Quahwa offers a wide range of brewing techniques and beverages. If I would have stayed longer in Zagreb I would for sure tried more drinks here. They even prepare on the spot their own condensed milk!
Outside the downtown: Teneo(Treshnjevachki Trg 2)
I included Teneo in my tour after I saw it mentioned in the European Coffee Tour webpage even though it is outside the downtown, a bit too far to walk. The chat with Christian Cviljak was worth the trip by tram. Trams work wonderfully in Zagreb, they’re cheap and efficient and so ok, I did enjoy the ride there too. Christian roasts his own coffee and runs this cute self-standing coffee bar with a few tables inside and a terrace. I loved the Joe Frex glasses! My espresso was made with a blend of coffee from Costa Rica, Guatemala, Ethiopia and a small percentage of coffee from India. However, for my taste the coffee is a bit overroasted which, I have heard during this trip, is still more in the taste of Croatians.
Walking along a small street in the downtown: Najgora Kava u Gradu (P Sestara Bakovic 3)
While walking through a quiet, yet still lively, alleyway in the centre of Zagreb I saw this tiny coffee place. The drawing of Frida Kahlo (a 20th century Mexican artist) in the window caught my attention, together with the sign below saying “worst coffee in town”. Unfortunately, I also find this Ethiopia Sidamo overroasted. The fragrance was interesting with some citrus hints but the low acidity and some peanut flavour was overruled by a smoky, bitter taste.
Safe the best for last is said. True. Express bar is a few steps from the main square in Zagreb thus it was the closest to my hotel. I went there as my final stop when I felt the deepest need of a good espresso. The place has a serious Scandinavian influence: light wood, simple deco, a coffee flavour wheel in chalk in the wall. I had an espresso with Caturra White Honey beans from Costa Rica roasted by Square Mile (UK). I love it! It was balanced, full bodied, nice acidity as from cherries, a chocolate hint too and a good fruity aftertaste.

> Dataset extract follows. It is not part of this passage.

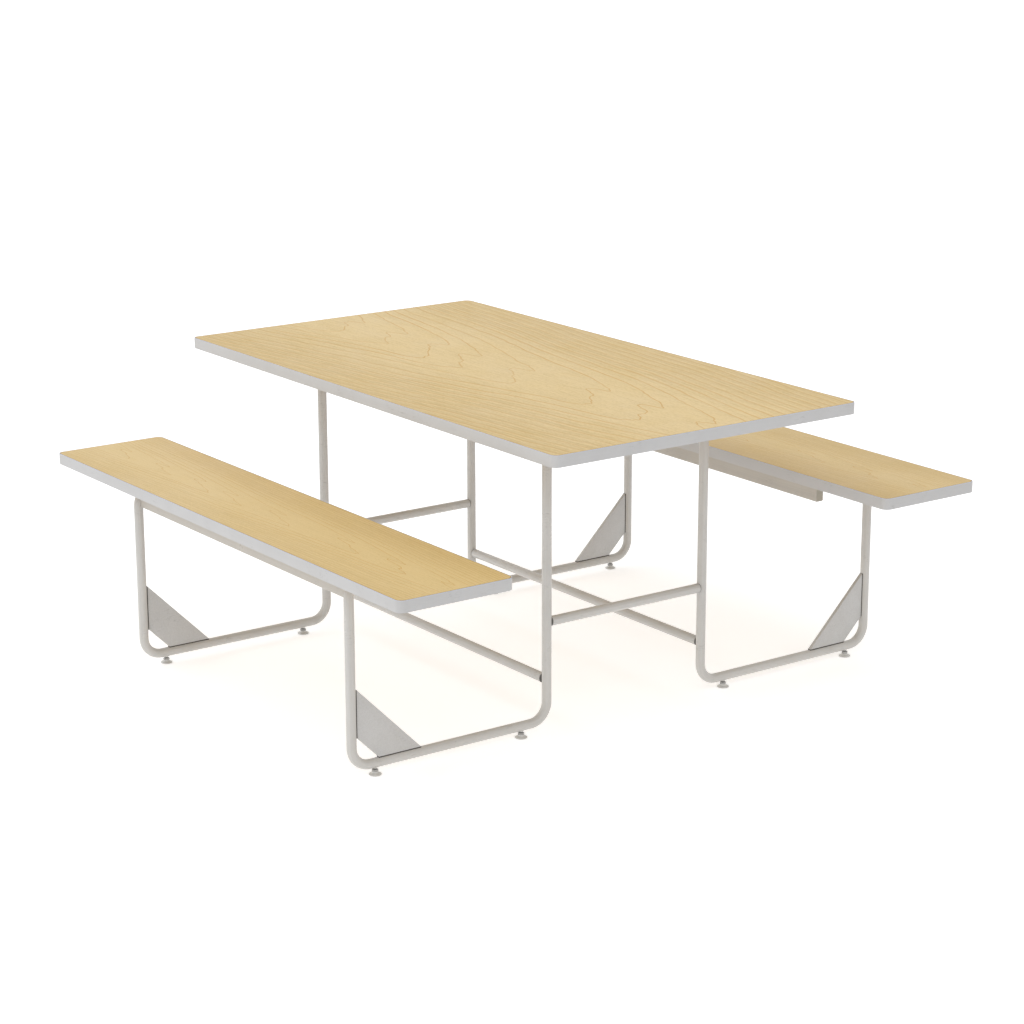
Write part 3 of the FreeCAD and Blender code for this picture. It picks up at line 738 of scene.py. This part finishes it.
def rounded_rectangle(bm, low, high, corner):
    """A flat face at the lower corner's height, with round corners."""
    sheet = bmesh.ops.create_grid(bm, x_segments=1, y_segments=1, size=0.5)["verts"]
    bmesh.ops.scale(bm, verts=sheet, vec=(high.x - low.x, high.y - low.y, 1.0))
    bmesh.ops.translate(bm, verts=sheet, vec=((low.x + high.x) / 2, (low.y + high.y) / 2, low.z))
    bmesh.ops.bevel(bm, geom=sheet, offset=corner, offset_type="OFFSET", affect="VERTICES",
                    segments=CORNER_STEPS, profile=0.5, material=-1, clamp_overlap=True)
    return bm.faces[:]


def raise_faces(bm, faces, height):
    made = bmesh.ops.extrude_face_region(bm, geom=faces)["geom"]
    bmesh.ops.translate(bm, verts=[item for item in made if isinstance(item, bmesh.types.BMVert)],
                        vec=(0.0, 0.0, height))
    point_outwards(bm)


def rim_edges(bm, height):
    """Edges between a level face at that height and an upright one."""
    found = []
    for edge in bm.edges:
        level = all(abs(vert.co.z - height) < 0.01 * MM for vert in edge.verts)
        if level and edge.calc_face_angle(0.0) > math.radians(60):
            found.append(edge)
    return found


print("corner of", CORNER_STEPS, "steps")

# %% Laminate sheets
TRIM_SLANT = 0.45 * MM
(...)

I enjoy every sip!
The best espresso at: Express bar(Petrinjska 4)
Next day, my last in Croatia, I came back for more. Lucky me I run into the owner Ivan Leko, who told me that at Express bar they rotate their coffees frequently. They have used beans from Cogito, the Barn from Berlin and now from UK. They use good beans and they do know how to extract espressos.
During my visit to Croatia and my coffee tour around Zagreb I run into super friendly people willing to share their time and coffee experience with me. I learned that Croatians enjoy Turkish coffee at home. When going out they rather enjoy other coffee beverage which is why it is not so easy to find Turkish coffee served in the city. For decades the coffee supply was dominated by dark, bitter, industrial coffee but that is changing fast with more artisan roasters and dedicated baristas.